Richard Egarr's Phantasy

Available at Amazon:
available at Amazon
Mozart, Fantasias and Rondos, Richard Egarr, fortepiano (released on August 8, 2006)
We have a few more Mozart new releases that are coming in under the wire for the big Mozart centenary, including this lovely disc of minor Mozart keyboard pieces. Richard Egarr plays them on a restored Johann Zahler fortepiano (Brünn, or Brno, c. 1805), now conserved in Amsterdam (where Egarr is based as director of the Academy of the Begijnhof), an instrument that sounds disturbingly like a toy piano at times, but with a rich dynamic contrast and level of touch sensitivity that underscore the advantage of the instrument pioneered by Cristofori and Silbermann over the harpsichord.
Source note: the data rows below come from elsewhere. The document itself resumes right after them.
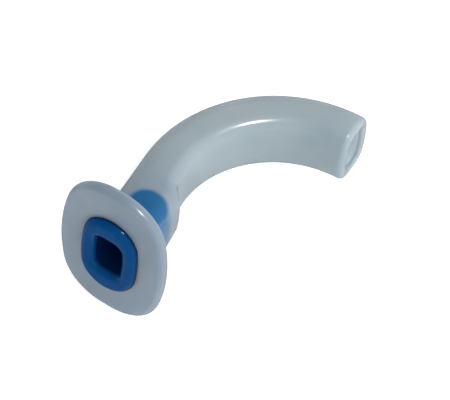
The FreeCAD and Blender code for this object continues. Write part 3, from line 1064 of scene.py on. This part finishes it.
@dataclass(frozen=True)
class Studio:
    """Pale floor, surroundings that get brighter towards one side, and one lamp for the highlights."""

    dim: float = 0.12
    bright: float = 1.72
    bright_side: Direction = (0.30, -0.90, 0.32)
    floor_size: float = 1.6
    floor_tone: float = 0.80
    floor_lift: float = 0.55
    lamps: tuple[Lamp, ...] = (Lamp("over", (0.22, -0.10, 0.97), 0.6, 0.06, 7.0),)

    @staticmethod
    def _background_rays(pen: NodePen) -> bpy.types.NodeSocket:
        """Mask of the rays that see the plain white background."""
        path = pen.add("ShaderNodeLightPath").outputs
        return pen.maths("MAXIMUM", path["Is Camera Ray"], path["Is Transmission Ray"])

    def _world(self) -> None:
        """White surroundings that get brighter towards one side."""
        world = bpy.data.worlds.new("surroundings")
        pen = NodePen.on(world)
        ahead = pen.add("ShaderNodeTexCoord").outputs["Generated"]
        towards = tuple(Vector(self.bright_side).normalized())
        side = pen.add("ShaderNodeVectorMath", {0: ahead, 1: towards}, operation="DOT_PRODUCT")
        level = pen.add(
            "ShaderNodeMapRange",
            {"Value": side.outputs["Value"], "From Min": -1.0, "To Min": self.dim, "To Max": self.bright},
        )
        strength = pen.mixed_value(self._background_rays(pen), level.outputs[0], 1.0)
        light = pen.add("ShaderNodeBackground", {"Color": (1.0, 1.0, 1.0, 1.0), "Strength": strength})
        pen.add("ShaderNodeOutputWorld", {"Surface": light.outputs[0]})
        bpy.context.scene.world = world

    def _floor(self) -> None:
        """White floor that keeps the airway's shadow."""
        material = bpy.data.materials.new("floor")
        pen = NodePen.on(material)
        tone = (self.floor_tone, self.floor_tone, self.floor_tone, 1.0)
        matt = pen.add("ShaderNodeBsdfDiffuse", {"Color": tone})
        lift = pen.maths("MULTIPLY", self._background_rays(pen), self.floor_lift)
        glow = pen.add("ShaderNodeEmission", {"Strength": lift})
        both = pen.add("ShaderNodeAddShader", {0: matt.outputs[0], 1: glow.outputs[0]})
        pen.add("ShaderNodeOutputMaterial", {"Surface": both.outputs[0]})
        half = self.floor_size / 2
        corners = [(-half, -half, 0), (half, -half, 0), (half, half, 0), (-half, half, 0)]
        mesh = bpy.data.meshes.new("floor")
        mesh.from_pydata(corners, [], [(0, 1, 2, 3)])
        mesh.materials.append(material)
        floor = bpy.data.objects.new("floor", mesh)
        bpy.context.scene.collection.objects.link(floor)

    def build(self) -> None:
        """Set the studio up."""
        bpy.context.scene.view_settings.view_transform = "Standard"
        self._world()
        self._floor()
        for lamp in self.lamps:
            lamp.build()
        log.info("studio: %d lamps", len(self.lamps))


MILKY = Plastic(
    name="milky polyethylene",
    colour=(0.468, 0.543, 0.577),
    clouded=(0.40, 0.487, 0.533),
    roughness=0.24,
    rough_spread=0.02,
    refraction=1.51,
    transmission=0.30,
    scatter=1.0,
    scatter_radius=(2.4, 2.7, 3.0),
    flow_scale=90.0,
    flow_depth=0.00001,
    specular=0.09,
    behind=(0.010, 0.168, 0.400),
    # Painted shade: darker towards the flange, and darker at the edges that turn away from the eye.
    painted_shade_from=28.0,
    painted_shade_to=-1.0,
    painted_shade_tint=(0.745, 0.775, 0.855),
    painted_edge_shade=(0.55, 0.58, 0.62),
)
# Painted light: a lighter copy of the milky plastic for the inside, lit through the walls.
LIT_LINING = replace(
    MILKY,
    name="milky polyethylene inside painted lighter",
    colour=(0.74, 0.79, 0.81),
    clouded=(0.71, 0.76, 0.78),
    behind=None,
)
BLUE = Plastic(
    name="blue polypropylene",
    colour=(0.0, 0.054, 0.190),
    clouded=(0.0, 0.062, 0.214),
    roughness=0.11,
    rough_spread=0.02,
    refraction=1.49,
    transmission=0.0,
    scatter=0.1,
    scatter_radius=(0.3, 0.5, 0.9),
    flow_scale=180.0,
    flow_depth=0.00002,
    specular=0.045,
    # Painted shade: darker inside the hole, and darker at the edges that turn away from the eye.
    painted_shade_from=-3.3,
    painted_shade_to=-2.4,
    painted_shade_tint=(0.9, 0.32, 0.45),
    painted_edge_shade=(0.1, 0.2, 0.4),
)


def main() -> None:
    """Build the airway, its studio and its camera."""
    logging.basicConfig(level=logging.INFO, format="%(name)s: %(message)s")
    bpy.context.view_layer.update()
    lie = Lie()
    mouldings = {"airway_body": (AirwayBody(), MILKY), "bite_block": (BiteBlock(), BLUE)}
    skins = {node: moulding.skin() for node, (moulding, _) in mouldings.items()}
    seat = lie.seat(list(skins.values()))
    for node, (moulding, finish) in mouldings.items():
        lining = LIT_LINING.build(lie, seat) if moulding.lining_rings else None
        piece = moulding.build(lie.laid(skins[node], seat), finish.build(lie, seat), lining)
        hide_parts(node)
    Studio().build()
    Camera().build(lie, seat)


if __name__ == "__main__":
    main()
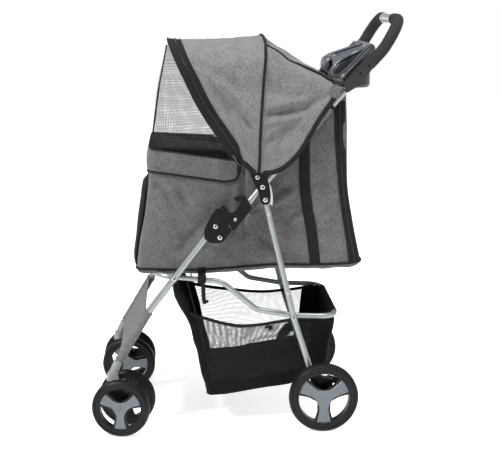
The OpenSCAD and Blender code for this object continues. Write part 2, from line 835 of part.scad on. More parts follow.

The greatest performance event of the Mozart year, the complete cycle of Mozart's operas at the Salzburg Festival, was so important not because the same old works of Mozart were being performed, but because the obscure ones were. In a similar way but on a smaller scale, this disc is worth acquiring because Egarr plays pieces you are likely never to have heard and does so on an instrument built within a couple decades of Mozart's death. Think of it as a sort of time machine.

Mozart was a well-reputed improviser, and the pieces on this recital with the title fantasie, präludio, or capriccio, along with the cadenzas Mozart left behind for his own concerti, give us the surest vantage point onto his improvisational tendencies. In them, we hear Mozart's appreciation for and absorption of the empfindsamer Stil, best exemplified in the works of C. P. E. Bach. There are also substantial, more formally organized works not to be missed, like the two rondos (K. 485 and 511), the extended and exceedingly lovely Adagio in B minor (K. 540), and the C major homage to Bach's Well-Tempered Clavier, a prelude and fugue (K. 394).

Icing on the cake comes in the form of several miniatures for amateurs to play, two marches (including a silly funeral march for one "Sigr. Maestro Contrapunto," K. 354A), a minuet (K. 355), and a little gigue (K. 574) guaranteed to bring a smile to your face (although reputedly in G major, it weaves its way drunkenly through all sorts of modally borrowed chords). The final track is a curiosity, Egarr's fortepiano imitation of the glass harmonica, in the adagio that Mozart wrote for that unusual instrument (K. 356). An eminently enjoyable and musicologically valuable disc to add to your collection.